Случаев заклинивания фонаря в годы воины было немало. Об одном из них мне рассказал уже после войны летчик 5-й гвардейской шад Герой Советского Союза Дегтярь. Из горящей машины он сумел выбраться через маленькую форточку фонаря. Спасло его большое желание выжить и то, что у него была не такая грузная комплекция, как у Сухих, да и одет он был не в теплое зимнее обмундирование. Потом на аэродроме в присутствии летчиков полка Дегтярь пытался показать, как ему удалось это сделать, но ничего не вышло. Видимо, только страх сгореть заживо в самолете заставил его сделать невозможное. После случая с Сухих некоторые летчики полка, боясь оказаться в подобном положении, стали летать с открытым фонарем. Иногда и я летал так, но делал это с целью улучшения обзора задней полусферы при атаках истребителей. Но когда их не было, фонарь держал закрытым.
После гибели Марченко наша эскадрилья как бы осиротела. Видимо, такой была его судьба: после пожара на Брянском фронте он уцелел, а здесь – нет. Из ветеранов с довоенным опытом уже никого не осталось, а из молодых с боевым опытом трое: исполняющий обязанности командира звена Привезенцев, старший летчик Лазарев и летчик Медведев. Был еще и четвертый – Боря Портненко. Но он летал очень мало, считался молодым, неопытным, и ему не очень доверяли. Зная о своем неумении летать строем, Боря тем не менее не особо переживал. Всегда балагурил среди однополчан, напевал разные песенки, больше о любви в манере одесских уркаганов. Сам он был одессит, очень любил этот красивый черноморский город и мечтал как можно быстрее попасть домой.
Я никогда не видел у него особого рвения летать. Но когда его включали в боевой расчет, он никогда не отлынивал. Любопытно, что, тянувшись всегда в хвосте на большой дистанции от ведущих и группы в целом, его ни разу не сбивали, как часто случалось с такими. Женя дожил до конца войны, стал командиром звена, был награжден тремя орденами. Но должность получил, пожалуй, не столько за деловые качества и летное мастерство, сколько за стаж. В полку он находился с самого начала фронтовой работы, и таких, как он, в полку остались единицы.

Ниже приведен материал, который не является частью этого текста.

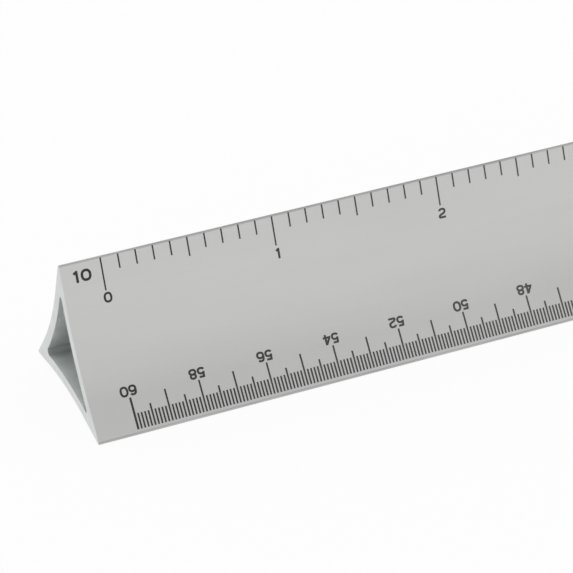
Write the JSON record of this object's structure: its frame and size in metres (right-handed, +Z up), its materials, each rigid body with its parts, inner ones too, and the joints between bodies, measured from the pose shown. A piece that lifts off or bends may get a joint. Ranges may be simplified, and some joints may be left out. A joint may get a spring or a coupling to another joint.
{
  "type": "engineer scale",
  "caption": "Triangular engineer's scale: a hollow aluminium extrusion with hollow-ground faces and printed graduations along its edges, for measuring and drawing to scale.",
  "frame": {"origin": "on the surface the scale lies on, at mid length, under the middle of the base face", "axes": "+X along the scale, the way the coarsest scale on the front face reads from left to right; +Z up, from the base face to the third edge; the front face, with the coarsest scale, looks towards -Y and up"},
  "size_m": [0.3168, 0.0252, 0.0219],
  "materials": {
    "anodised_aluminium": "satin, clear anodised",
    "ink": "matt print"
  },
  "bodies": {
    "root": {"scale_body": "anodised_aluminium", "scale_lines_10": "ink", "scale_lines_50": "ink", "scale_lines_20": "ink", "scale_lines_40": "ink", "scale_lines_30": "ink", "scale_lines_60": "ink"}
  },
  "joints": []
}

Несмотря на то что Привезенцев был выше меня по должности, Пстыго решил командиром АЭ временно назначить меня, словно заранее знал, что Толя через несколько дней погибнет. Случилось это в необычной обстановке. Во второй половине дня к нам в эскадрилью пришел командир с замполитом полка Лагутиным и парторгом Секачом. Невесело глядя на нас, он громко сказал: «Что приуныли, работяги? Остались без командира? Носы не вешать – война есть война! Без командира не останетесь. До прибытия нового обязанности комэска возлагаю на вас, Лазарев. Всем беспрекословно выполнять его распоряжения и приказы. Все слышали?» – громким и твердым голосом произнес он. Как только они ушли, Портненко первым спросил меня: «Как вас, позвольте спросить, теперь величать, товарищ командир, называть на «ты» или на «вы»?» Но его тут же одернул Привезенцев: «Ладно тебе, соображать надо, что говоришь. Все тебе смешки, язык почесать захотелось?» Зная характер Портненко, я на него нисколько не обиделся. Это было в его характере. Не будучи близкими друзьями, мы были с ним в неплохих отношениях и понимали друг друга.